Tip: Persistent States
Remember that both snapshots and states are cleared out when you close a document. If you want to save a particular state or snapshot, drag its tile over the Create New Document button on the History palette. Now that state is its own document that you can save to disk. If you want to copy pixels from that document into another image, simply use the Clone Stamp tool (you can set the source point to one document and then paint with it in the other file).

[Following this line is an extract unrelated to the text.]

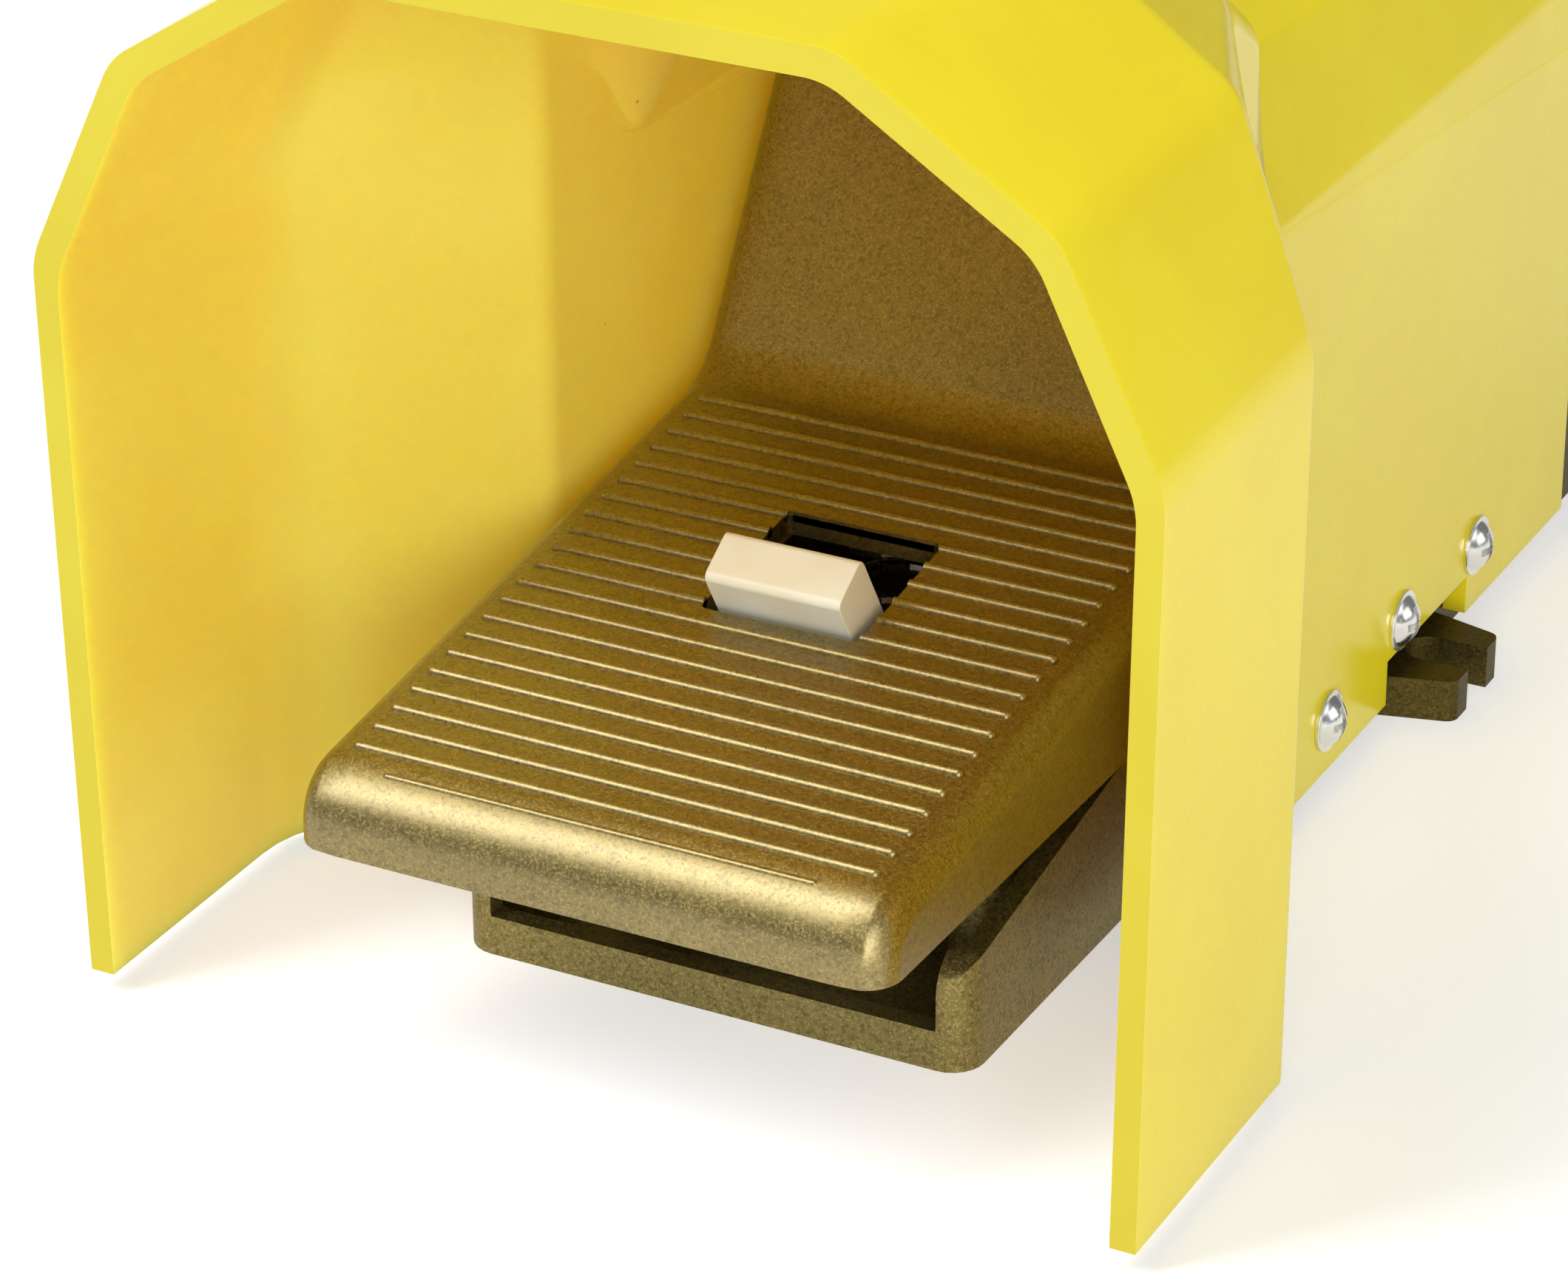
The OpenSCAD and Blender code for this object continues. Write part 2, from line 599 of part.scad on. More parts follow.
// A rib along X with tapered ends
module rib(length, r) {
    taper = 1.6;
    x_rod(-length / 2 + taper, length / 2 - taper, 0, 0, r, 16);
    both_sides() translate([length / 2 - taper, 0, 0]) rotate([0, 90, 0])
        cylinder(h = taper, r1 = r, r2 = r * 0.45, $fn = 16);
}

module ribs() {
    step_y = rib_pitch * cos(tread_angle);
    for (i = [0:rib_count - 1]) {
        y = rib_first_y + i * step_y;
        translate([0, y, tread_z(y) - rib_r + rib_rise]) rib(rib_len, rib_r);
    }
    // One more rib lies on the curve of the nose
    nose_centre = [-nose_lead + nose_r, tread_h - nose_r + nose_r * tread_slope];
    nose_angle = 56 + tread_angle;
    nose_reach = nose_r - nose_rib_r / 2;
    translate([0, nose_centre.x - nose_reach * cos(nose_angle), nose_centre.y + nose_reach * sin(nose_angle)])
        rib(nose_rib_len, nose_rib_r);
}

// One lug: the plate that carries the pivot, the drive pin and the rest toe
module pedal_lug() {
    drive_boss_r = drive_d / 2 + 3.5;
    slab(lug_gap / 2, lug_out_x) {
        polygon([[pivot_y - lug_r * 0.9, pivot_z - lug_r * 0.4], [drive_y - drive_boss_r, drive_z],
            [drive_y - drive_boss_r, hood_h - tread_t], [hood_end_y - 8, hood_rear.y - tread_t],
            [pivot_y + lug_r, drive_z], [pivot_y + lug_r, pivot_z]]);
        translate([pivot_y, pivot_z]) circle(r = lug_r, $fn = 64);
        translate([drive_y, drive_z]) circle(r = drive_boss_r, $fn = 48);
        translate([pivot_y, rest_toe_z]) square([rest_buffer_y + buffer_d / 2 - pivot_y, 5]);
    }
}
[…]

Tip: Revert When Revert Doesn't Work
Deke McClelland taught us a trick at a recent Photoshop conference that has already saved David's buttocks several times. Because David has a tendency to type fast and loose, he'll often press Command-S (Save) when he really meant to press Command-A (Select All) or Command-D (Deselect). Of course, this saves over his file on disk, often ruining his original scan. The History palette to the rescue! Remember that the default preference for the History palette is to create a snapshot of the image when you first open it. If you save over your original image, you can drag the snapshot's tile over the Create New Document button in the History palette to re-create the original data in its own file.
Tip: Copying States
Although Photoshop lets you copy states from one document to another simply by dragging them from the History palette onto the other document's window, we can't think of many good reasons to do this. The copied state completely replaces the image that you've dragged it over.

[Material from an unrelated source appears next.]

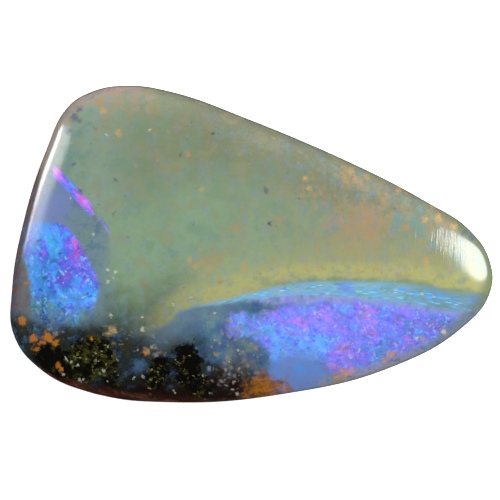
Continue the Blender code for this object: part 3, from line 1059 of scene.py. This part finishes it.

Tip: When History Stops Working
Note that you cannot use the History Brush or the Fill from History feature when your image's pixel dimensions, bit depth, or color mode has changed. Pixel dimensions usually change when you rotate the whole image, use the Cropping tool, or use the Image Size or Canvas Size dialog boxes.
Tip: Purging States
As we said earlier, the History palette takes up a lot of scratch disk space. If you find yourself running out of room on your hard disk, you might try clearing out the History states by either selecting Clear History from the flyout menu on the History palette or choosing Histories from the Purge submenu (under the Edit menu). The former can be undone in a pinch; the latter cannot. Curiously, neither of these removes your snapshots, so you have to delete those manually if you want to save even more space. Remember that closing your document and reopening it will also remove all snapshots and history states.